A third test of the big gods hypothesis is whether it accurately predicts which religions spread. The Mormons, for example, have had spectacular success spreading a faith focused on a judgmental god with strict moral rules, a strong cooperative ethic, and costly signs of devotion like avoiding caffeine and spending 2 years as a missionary. “It almost seems like Joseph Smith [founder of the faith] read our article” on big gods, Slingerland jokes. The team plans to use Mormonism as a template for identifying other highly prosocial religions throughout history, quantitatively recording its features and systematically searching for them in other faiths. If many of those religions also prove to have spread rapidly, that could point to a deep pattern.
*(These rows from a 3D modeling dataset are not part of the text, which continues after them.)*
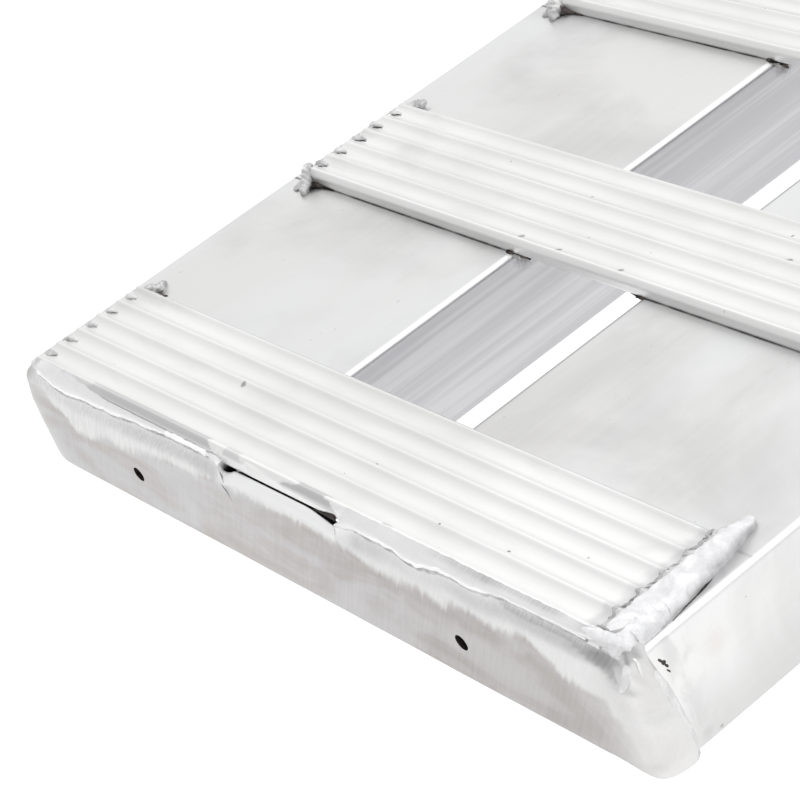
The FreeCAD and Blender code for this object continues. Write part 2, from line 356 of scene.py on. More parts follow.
def rung_metal():
    """Bright extruded aluminium with die lines along the rung, grey scuffs and a few pits."""
    p = Paint("rung metal", metallic=0.85)
    lines = p.noise(700, (0.03, 1, 1), detail=4)
    scuffs = p.noise(60, (0.35, 1, 1), detail=5, distortion=0.4)
    cloud = p.noise(9, detail=3)
    pits = p.noise(420, detail=0)
    color = p.mix(p.remap(cloud, 0.35, 0.65), (0.80, 0.798, 0.79), (0.86, 0.86, 0.855))
    ends = p.remap(p.math("ABSOLUTE", p.axis(0)), 0.09, 0.14)
    toward_ends = p.math("MULTIPLY_ADD", ends, 0.75, 0.25)
    color = p.tint(color, (0.66, 0.66, 0.655), p.remap(scuffs, 0.5, 0.72, 0, 0.55), toward_ends)
    color = p.mix(p.remap(pits, 0.885, 0.90, 0, 0.8), color, 0.2)
    for x, y in ((99, 28.5), (124, 123.4), (143, 122.6), (172, 123), (220, 148)):
        pit = p.spot((ORIGIN.x + x, ORIGIN.y + y, TOP + RUNG_TOP - 1), 1.5, 0.4)
        color = p.tint(color, 0.25, pit, 0.75)
    # The dark attribute: the first rung's dull, un-ground front, painted shade next to its right-end bead, and
    # a darker rear slope
    color = p.tint(color, (0.52, 0.52, 0.525), p.attribute("dark"), 0.8)
    worn = p.attribute("worn")
    color = p.mix(worn, color, (0.95, 0.95, 0.945))
    rough_value = p.math("MAXIMUM", p.remap(scuffs, 0.35, 0.7, 0.36, 0.5), p.product(worn, 0.62))
    return p.finish(color, rough_value, p.bump(lines, 0.10, 0.0005))


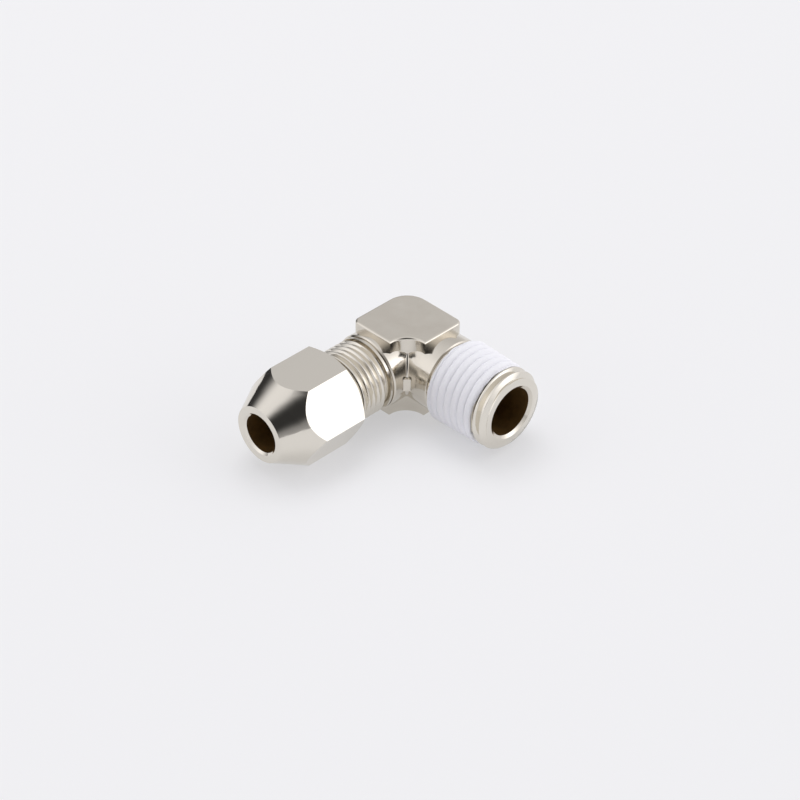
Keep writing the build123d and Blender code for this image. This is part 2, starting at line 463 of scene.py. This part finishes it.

Critics complain that the definition of a “moralizing” religion can be slippery. Baumard quibbles with Norenzayan’s interpretation of ancient Egyptian beliefs, in which “stopping the flow of water” appears to be a sin. To Baumard, this is clearly not a moral concern, but some kind of taboo. The big gods team is “projecting a moralizing aspect onto gods that don’t care about morality,” he says.

Slingerland disagrees. Ancient Egypt’s agriculture was exquisitely calibrated to the Nile’s annual flood. If someone tampered with the irrigation system for short-term personal gain, the whole society would suffer. In the context of that society, religious injunctions against interfering with the Nile “are absolutely moral,” he says.

Only Maat may have the insight to resolve that debate once and for all. In the meantime, these researchers may have found a new way to get closer to a fuller understanding of religion, from ancient Egypt to today: Hypothesize, test, and repeat.